-- START OF Listed records --
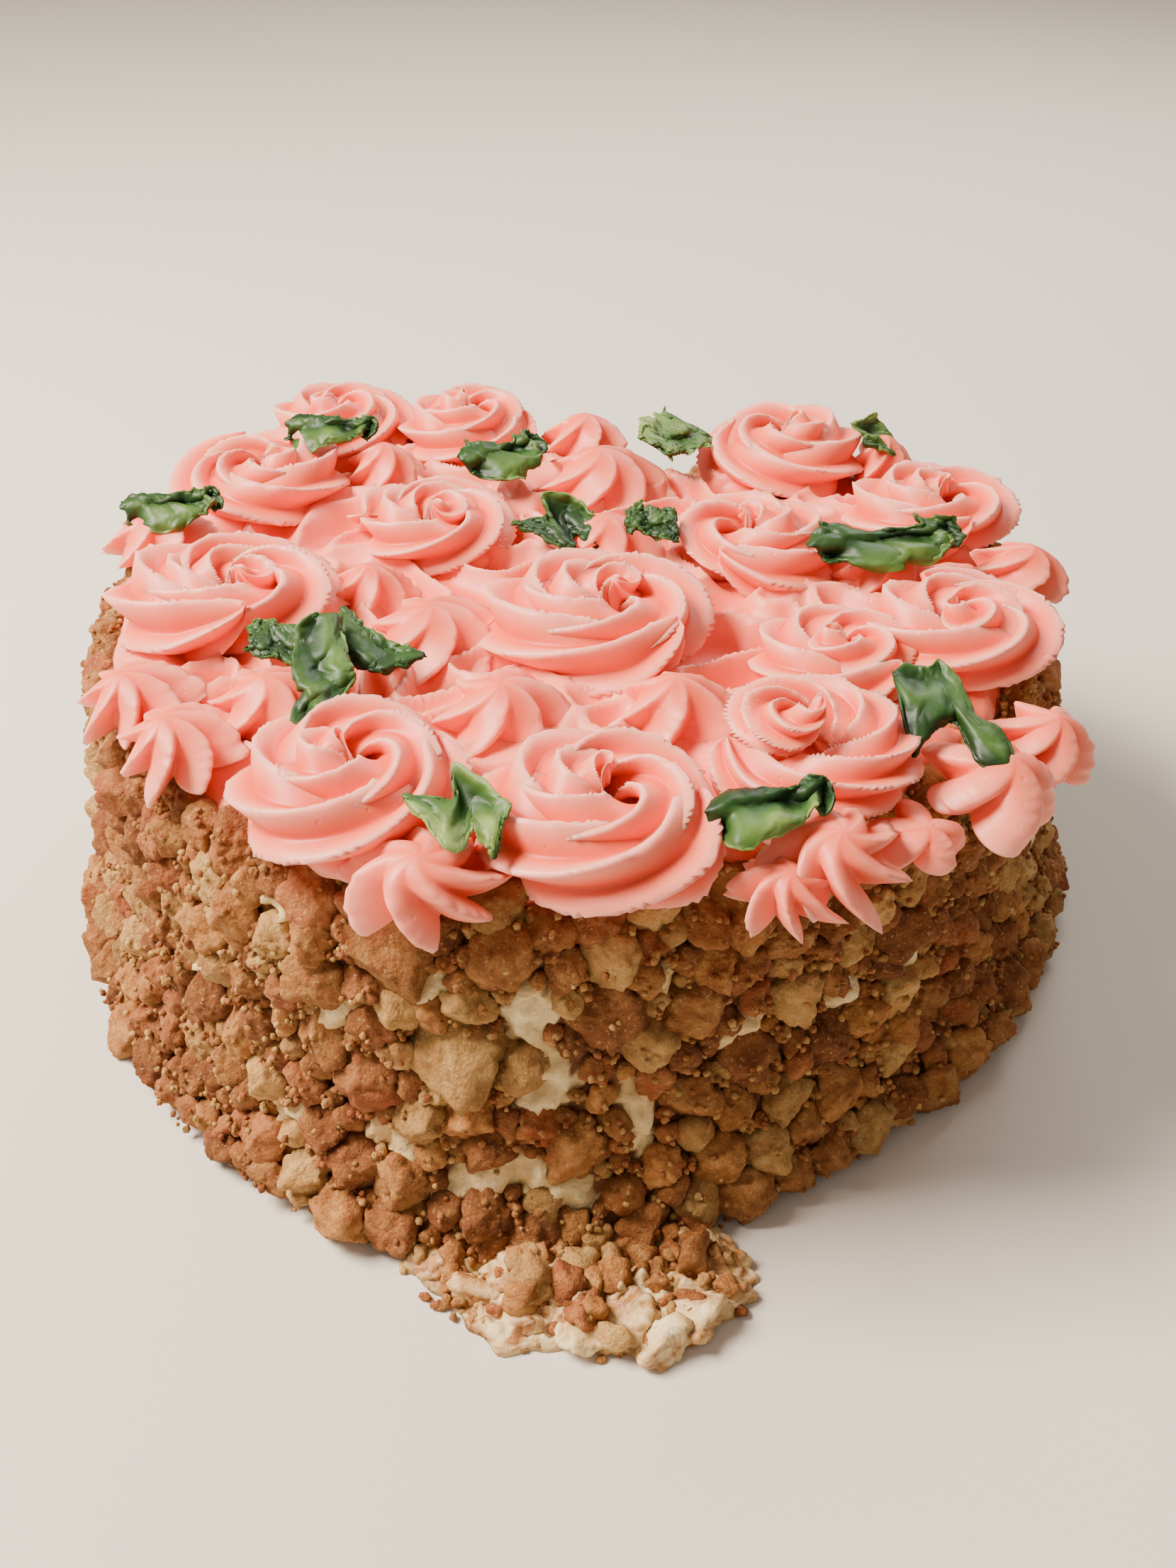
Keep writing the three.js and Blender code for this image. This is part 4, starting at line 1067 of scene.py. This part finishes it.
noise.seed_set(LEAF_CRUMPLE_SEED)
for seed, (name, shape) in enumerate(LEAVES.items(), 1):
    piped_leaf(name, seed, **shape)


# ---- Floor, light and camera ----
# A plain pale floor under soft studio light: a warm key light on the left, a weak fill in front and a
# rim light behind. The camera looks from the photograph's viewing angle.

FLOOR_HALF = 15
ROOM_LIGHT = 0.4
LIGHT_AIM = Vector((0, 0, 0.06))

floor_mesh = bmesh.new()
bmesh.ops.create_grid(floor_mesh, x_segments=1, y_segments=1, size=FLOOR_HALF)
floor_finish = Finish("floor", 0.8, 0.2)
floor_finish.shader.inputs["Base Color"].default_value = tone("d8cfc2")
floor = finished("floor", floor_mesh, floor_finish.material, smooth=False)

world = bpy.data.worlds.new("soft_room")
world.use_nodes = True
background = world.node_tree.nodes["Background"].inputs
background["Color"].default_value = tone("efe6da")
background["Strength"].default_value = ROOM_LIGHT
bpy.context.scene.world = world


def soft_light(name, place, size, power, colour):
    """A square soft box aimed at the cake."""
    light = bpy.data.lights.new(name, "AREA")
    light.size = size
    light.energy = power
    light.color = colour
    lamp = in_scene(name, light)
    lamp.location = place
    lamp.rotation_euler = (LIGHT_AIM - lamp.location).to_track_quat("-Z", "Y").to_euler()


soft_light("key", Vector((-0.8, -0.2, 1.05)), size=0.55, power=60, colour=(1, 0.9, 0.79))
soft_light("fill", Vector((-0.3, -1.1, 0.8)), size=0.9, power=1.5, colour=(1, 0.93, 0.85))
soft_light("rim", Vector((0.2, 0.9, 0.8)), size=0.6, power=8, colour=(1, 0.96, 0.92))

PHOTO_HEIGHT_PX = 2212
PHOTO_FOCUS_PX = 2250
SENSOR_MM = 36
CAMERA_ROLL = 0.14

lens = bpy.data.cameras.new("camera")
lens.sensor_width = SENSOR_MM
lens.lens = SENSOR_MM * PHOTO_FOCUS_PX / PHOTO_HEIGHT_PX
lens.clip_start = 0.01
camera = in_scene("camera", lens)
camera.location = heart_middle + CAMERA_PLACE
aim = view @ Matrix.Rotation(math.radians(-CAMERA_ROLL), 3, "Z")
camera.rotation_euler = aim.to_euler()
bpy.context.scene.camera = camera
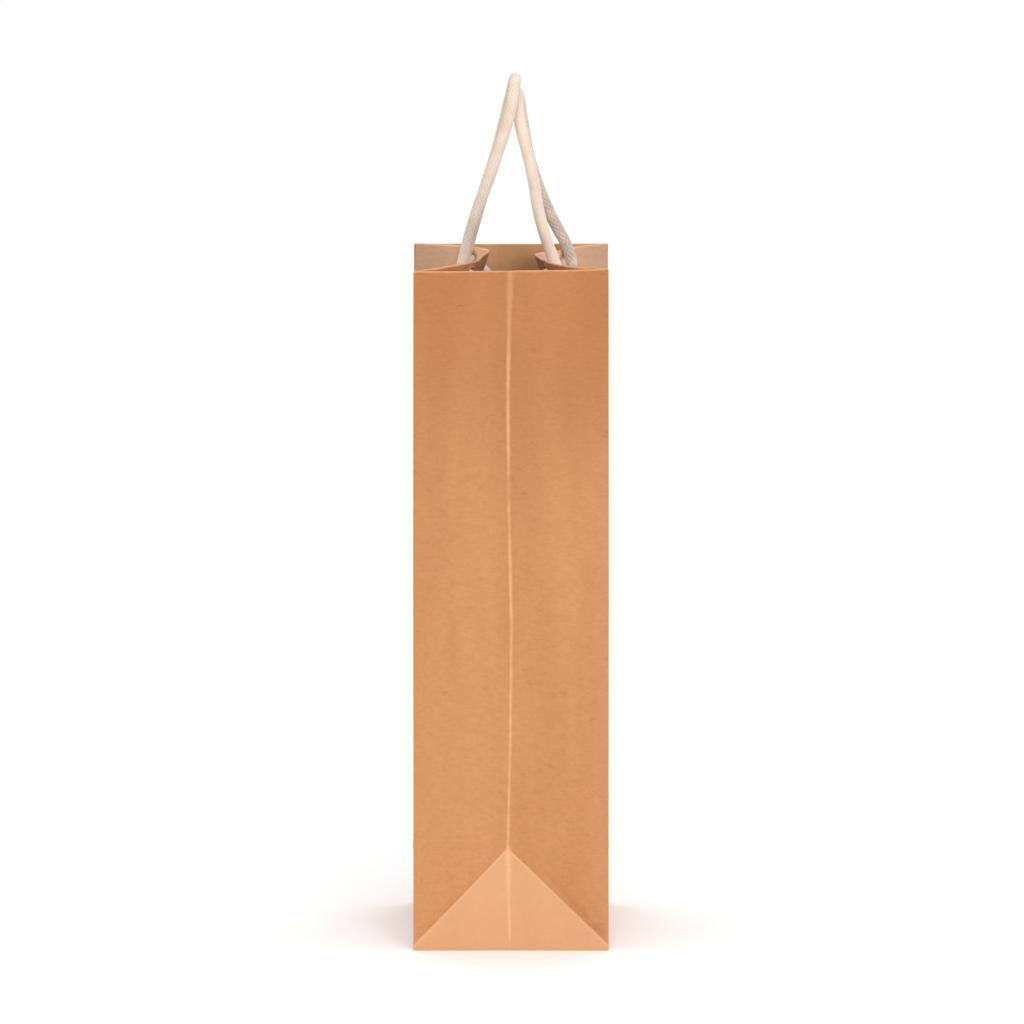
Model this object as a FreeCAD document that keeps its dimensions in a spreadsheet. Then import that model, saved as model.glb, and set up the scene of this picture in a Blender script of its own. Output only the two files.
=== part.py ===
import FreeCAD, Part
import Sketcher
import math
import os

# Square-bottomed kraft paper bag for one bottle, with a rope handle on each wide face.
#
# Millimetres. +Z is up and the origin is the centre of the base. The front panel is at -X and the
# back panel at +X; the gussets are at -Y (right) and +Y (left). The top of the bag is pinched: both
# panels bow inwards above the waist, so the gussets lean in to meet the shorter rim.

doc = FreeCAD.newDocument("bottle_bag")

# ---------------------------------------------------------------- driving dimensions

SIZES = [
    ("bag_height", 350.0),      # base to rim
    ("face_width", 120.0),      # front and back panels, along Y
    ("gusset_width", 100.0),    # sides, along X
    ("paper", 0.35),            # wall thickness
    ("board", 0.8),             # rim cards and base card
    ("ply_gap", 0.05),          # between glued plies
    ("waist_height", 190.0),    # the bag is a plain box below this
    ("rim_inset", 19.1),        # how far each gusset leans in at the rim
    ("gusset_tuck", 2.5),       # how far the gusset's centre crease sits inwards
    ("hem_height", 40.0),       # turned-over top edge
    ("hem_side_gap", 12.0),     # hem ends stop short of the corner creases
    ("rim_card_height", 32.0),
    ("flap_reach", 65.0),       # front and back bottom flaps, across the base
    ("side_flap_reach", 50.0),
    ("flap_taper", 14.0),
    ("glue_flap_width", 15.0),
    ("card_length", 113.0),     # loose card on the bottom
    ("card_width", 97.6),
    ("card_corner", 2.0),
    ("rope_diameter", 6.0),
    ("hole_diameter", 6.8),
    ("hole_drop", 6.5),         # hole centre below the rim
    ("knot_radius", 6.0),
    ("knot_sag", 2.5),          # the knot hangs this far below its hole
    ("knot_tail", 13.0),
]

sheet = doc.addObject("Spreadsheet::Sheet", "Sizes")
for row, (alias, value) in enumerate(SIZES, start=1):
    sheet.set(f"A{row}", alias)
    sheet.set(f"B{row}", str(value))
    sheet.setAlias(f"B{row}", alias)
doc.recompute()


def size(alias):
    """A driving dimension's value, in millimetres."""
    return float(sheet.get(alias))


# Shares of the pinch at the heights where the walls change slope: 0 at the waist, 1 at the rim.
PINCH_STEPS = 4
PINCH_POWER = 1.6
PINCH = [(step / PINCH_STEPS) ** PINCH_POWER for step in range(PINCH_STEPS + 1)]
TUCK_AT_RIM = 0.4               # the centre crease opens out towards the rim

# How far each panel bows inwards at the rim, against the distance along the paper from its right
# edge. The front panel's deepest point is near its left end.
FRONT_BOW = [(0, 0), (27, 19.5), (43, 30.8), (60, 34.2), (78, 36.9), (89, 29.7), (104, 15.4), (120, 0)]
BACK_BOW = [(0, 0), (27, 21.5), (41, 29.5), (62, 35.2), (69, 36.4), (86, 25.0), (98, 17.4), (120, 0)]

# Rope holes, as distances along the paper from the panel's right edge: right hole, left hole.
FRONT_HOLES = (41.0, 87.0)
BACK_HOLES = (48.0, 88.0)

# Each rope's centre line from its right hole to its left hole, leaning in to meet the other.
FRONT_ROPE = [
    (-25.7, -10.0, 343.5), (-20.9, -13.4, 369.0), (-10.8, -15.4, 398.5), (-2.4, -15.0, 428.0),
    (0.6, -6.8, 439.6), (2.0, 6.6, 444.1), (1.0, 19.8, 439.4), (-1.9, 28.0, 428.0),
    (-8.8, 28.8, 399.0), (-17.8, 28.0, 370.0), (-24.1, 27.4, 343.5),
]
BACK_ROPE = [
    (24.5, -8.7, 343.5), (22.5, -9.2, 355.0), (15.7, -10.6, 374.5), (10.6, -11.6, 398.0),
    (6.2, -11.3, 422.4), (4.9, -3.6, 432.3), (4.5, 8.0, 436.5), (4.5, 19.4, 432.6),
    (5.6, 27.2, 422.2), (10.2, 27.6, 397.0), (20.0, 25.2, 374.5), (29.2, 20.3, 355.0),
    (31.0, 19.7, 343.5),
]

# ---------------------------------------------------------------- the pinched walls


def pinch_height(step):
    """Height of one slope change, from the waist to the rim."""
    return size("waist_height") + (size("bag_height") - size("waist_height")) * step / PINCH_STEPS


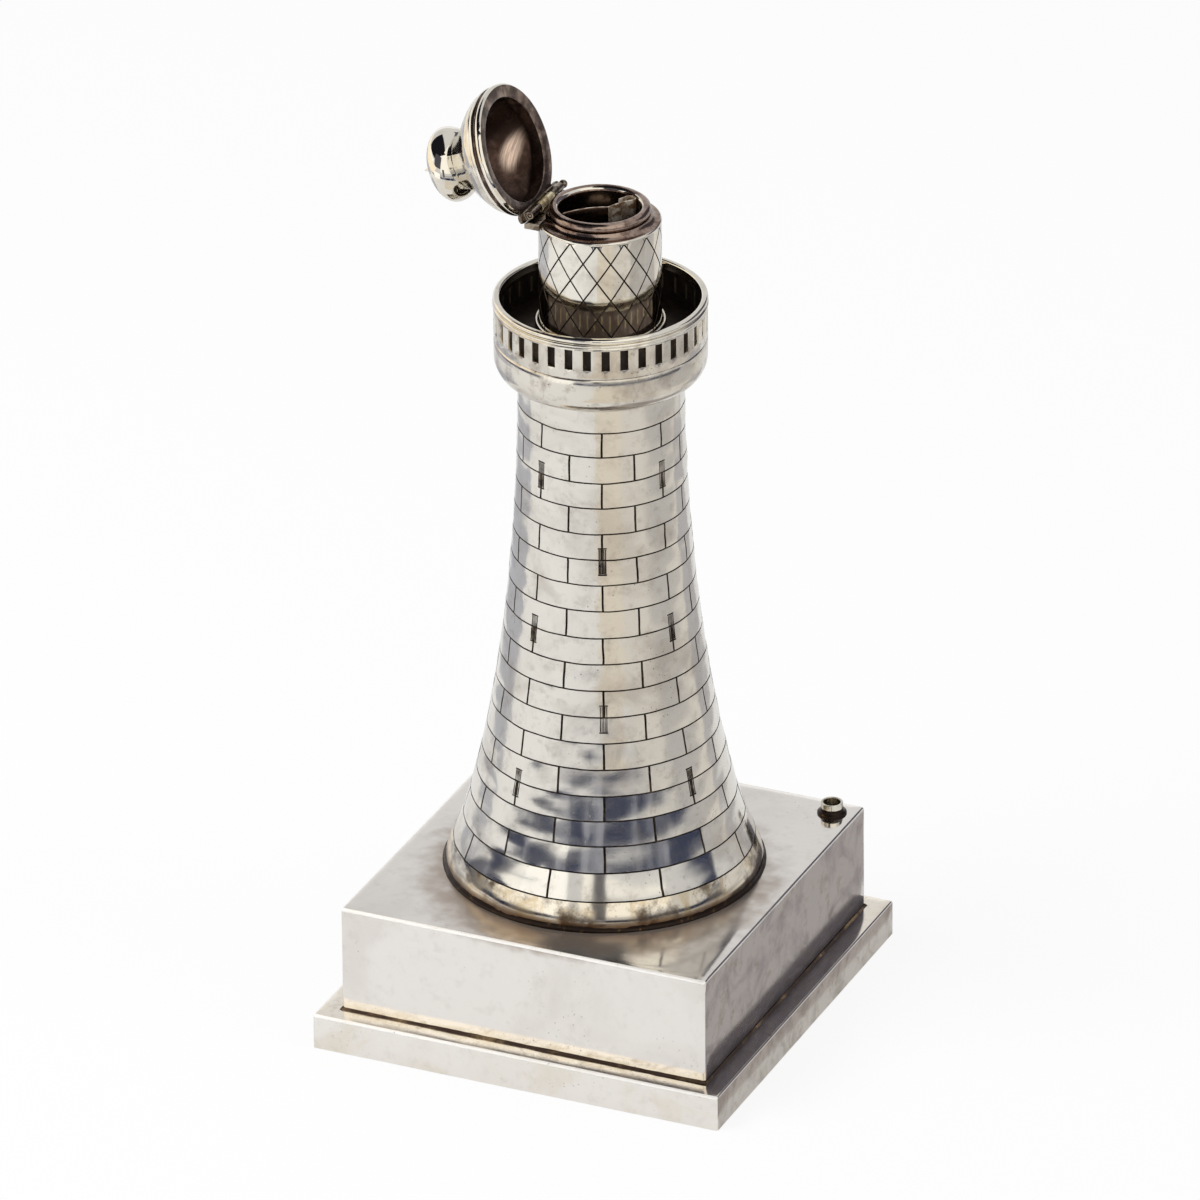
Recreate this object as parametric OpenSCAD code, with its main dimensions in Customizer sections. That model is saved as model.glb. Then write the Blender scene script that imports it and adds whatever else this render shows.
-- END OF Listed records --
*Written problem*. All of the records need repeating exactly, except for the pictures.

*The response*.
Keep writing the three.js and Blender code for this image. This is part 4, starting at line 1067 of scene.py. This part finishes it.
noise.seed_set(LEAF_CRUMPLE_SEED)
for seed, (name, shape) in enumerate(LEAVES.items(), 1):
    piped_leaf(name, seed, **shape)


# ---- Floor, light and camera ----
# A plain pale floor under soft studio light: a warm key light on the left, a weak fill in front and a
# rim light behind. The camera looks from the photograph's viewing angle.

FLOOR_HALF = 15
ROOM_LIGHT = 0.4
LIGHT_AIM = Vector((0, 0, 0.06))

floor_mesh = bmesh.new()
bmesh.ops.create_grid(floor_mesh, x_segments=1, y_segments=1, size=FLOOR_HALF)
floor_finish = Finish("floor", 0.8, 0.2)
floor_finish.shader.inputs["Base Color"].default_value = tone("d8cfc2")
floor = finished("floor", floor_mesh, floor_finish.material, smooth=False)

world = bpy.data.worlds.new("soft_room")
world.use_nodes = True
background = world.node_tree.nodes["Background"].inputs
background["Color"].default_value = tone("efe6da")
background["Strength"].default_value = ROOM_LIGHT
bpy.context.scene.world = world


def soft_light(name, place, size, power, colour):
    """A square soft box aimed at the cake."""
    light = bpy.data.lights.new(name, "AREA")
    light.size = size
    light.energy = power
    light.color = colour
    lamp = in_scene(name, light)
    lamp.location = place
    lamp.rotation_euler = (LIGHT_AIM - lamp.location).to_track_quat("-Z", "Y").to_euler()


soft_light("key", Vector((-0.8, -0.2, 1.05)), size=0.55, power=60, colour=(1, 0.9, 0.79))
soft_light("fill", Vector((-0.3, -1.1, 0.8)), size=0.9, power=1.5, colour=(1, 0.93, 0.85))
soft_light("rim", Vector((0.2, 0.9, 0.8)), size=0.6, power=8, colour=(1, 0.96, 0.92))

PHOTO_HEIGHT_PX = 2212
PHOTO_FOCUS_PX = 2250
SENSOR_MM = 36
CAMERA_ROLL = 0.14

lens = bpy.data.cameras.new("camera")
lens.sensor_width = SENSOR_MM
lens.lens = SENSOR_MM * PHOTO_FOCUS_PX / PHOTO_HEIGHT_PX
lens.clip_start = 0.01
camera = in_scene("camera", lens)
camera.location = heart_middle + CAMERA_PLACE
aim = view @ Matrix.Rotation(math.radians(-CAMERA_ROLL), 3, "Z")
camera.rotation_euler = aim.to_euler()
bpy.context.scene.camera = camera
Model this object as a FreeCAD document that keeps its dimensions in a spreadsheet. Then import that model, saved as model.glb, and set up the scene of this picture in a Blender script of its own. Output only the two files.
=== part.py ===
import FreeCAD, Part
import Sketcher
import math
import os

# Square-bottomed kraft paper bag for one bottle, with a rope handle on each wide face.
#
# Millimetres. +Z is up and the origin is the centre of the base. The front panel is at -X and the
# back panel at +X; the gussets are at -Y (right) and +Y (left). The top of the bag is pinched: both
# panels bow inwards above the waist, so the gussets lean in to meet the shorter rim.

doc = FreeCAD.newDocument("bottle_bag")

# ---------------------------------------------------------------- driving dimensions

SIZES = [
    ("bag_height", 350.0),      # base to rim
    ("face_width", 120.0),      # front and back panels, along Y
    ("gusset_width", 100.0),    # sides, along X
    ("paper", 0.35),            # wall thickness
    ("board", 0.8),             # rim cards and base card
    ("ply_gap", 0.05),          # between glued plies
    ("waist_height", 190.0),    # the bag is a plain box below this
    ("rim_inset", 19.1),        # how far each gusset leans in at the rim
    ("gusset_tuck", 2.5),       # how far the gusset's centre crease sits inwards
    ("hem_height", 40.0),       # turned-over top edge
    ("hem_side_gap", 12.0),     # hem ends stop short of the corner creases
    ("rim_card_height", 32.0),
    ("flap_reach", 65.0),       # front and back bottom flaps, across the base
    ("side_flap_reach", 50.0),
    ("flap_taper", 14.0),
    ("glue_flap_width", 15.0),
    ("card_length", 113.0),     # loose card on the bottom
    ("card_width", 97.6),
    ("card_corner", 2.0),
    ("rope_diameter", 6.0),
    ("hole_diameter", 6.8),
    ("hole_drop", 6.5),         # hole centre below the rim
    ("knot_radius", 6.0),
    ("knot_sag", 2.5),          # the knot hangs this far below its hole
    ("knot_tail", 13.0),
]

sheet = doc.addObject("Spreadsheet::Sheet", "Sizes")
for row, (alias, value) in enumerate(SIZES, start=1):
    sheet.set(f"A{row}", alias)
    sheet.set(f"B{row}", str(value))
    sheet.setAlias(f"B{row}", alias)
doc.recompute()


def size(alias):
    """A driving dimension's value, in millimetres."""
    return float(sheet.get(alias))


# Shares of the pinch at the heights where the walls change slope: 0 at the waist, 1 at the rim.
PINCH_STEPS = 4
PINCH_POWER = 1.6
PINCH = [(step / PINCH_STEPS) ** PINCH_POWER for step in range(PINCH_STEPS + 1)]
TUCK_AT_RIM = 0.4               # the centre crease opens out towards the rim

# How far each panel bows inwards at the rim, against the distance along the paper from its right
# edge. The front panel's deepest point is near its left end.
FRONT_BOW = [(0, 0), (27, 19.5), (43, 30.8), (60, 34.2), (78, 36.9), (89, 29.7), (104, 15.4), (120, 0)]
BACK_BOW = [(0, 0), (27, 21.5), (41, 29.5), (62, 35.2), (69, 36.4), (86, 25.0), (98, 17.4), (120, 0)]

# Rope holes, as distances along the paper from the panel's right edge: right hole, left hole.
FRONT_HOLES = (41.0, 87.0)
BACK_HOLES = (48.0, 88.0)

# Each rope's centre line from its right hole to its left hole, leaning in to meet the other.
FRONT_ROPE = [
    (-25.7, -10.0, 343.5), (-20.9, -13.4, 369.0), (-10.8, -15.4, 398.5), (-2.4, -15.0, 428.0),
    (0.6, -6.8, 439.6), (2.0, 6.6, 444.1), (1.0, 19.8, 439.4), (-1.9, 28.0, 428.0),
    (-8.8, 28.8, 399.0), (-17.8, 28.0, 370.0), (-24.1, 27.4, 343.5),
]
BACK_ROPE = [
    (24.5, -8.7, 343.5), (22.5, -9.2, 355.0), (15.7, -10.6, 374.5), (10.6, -11.6, 398.0),
    (6.2, -11.3, 422.4), (4.9, -3.6, 432.3), (4.5, 8.0, 436.5), (4.5, 19.4, 432.6),
    (5.6, 27.2, 422.2), (10.2, 27.6, 397.0), (20.0, 25.2, 374.5), (29.2, 20.3, 355.0),
    (31.0, 19.7, 343.5),
]

# ---------------------------------------------------------------- the pinched walls


def pinch_height(step):
    """Height of one slope change, from the waist to the rim."""
    return size("waist_height") + (size("bag_height") - size("waist_height")) * step / PINCH_STEPS


Recreate this object as parametric OpenSCAD code, with its main dimensions in Customizer sections. That model is saved as model.glb. Then write the Blender scene script that imports it and adds whatever else this render shows.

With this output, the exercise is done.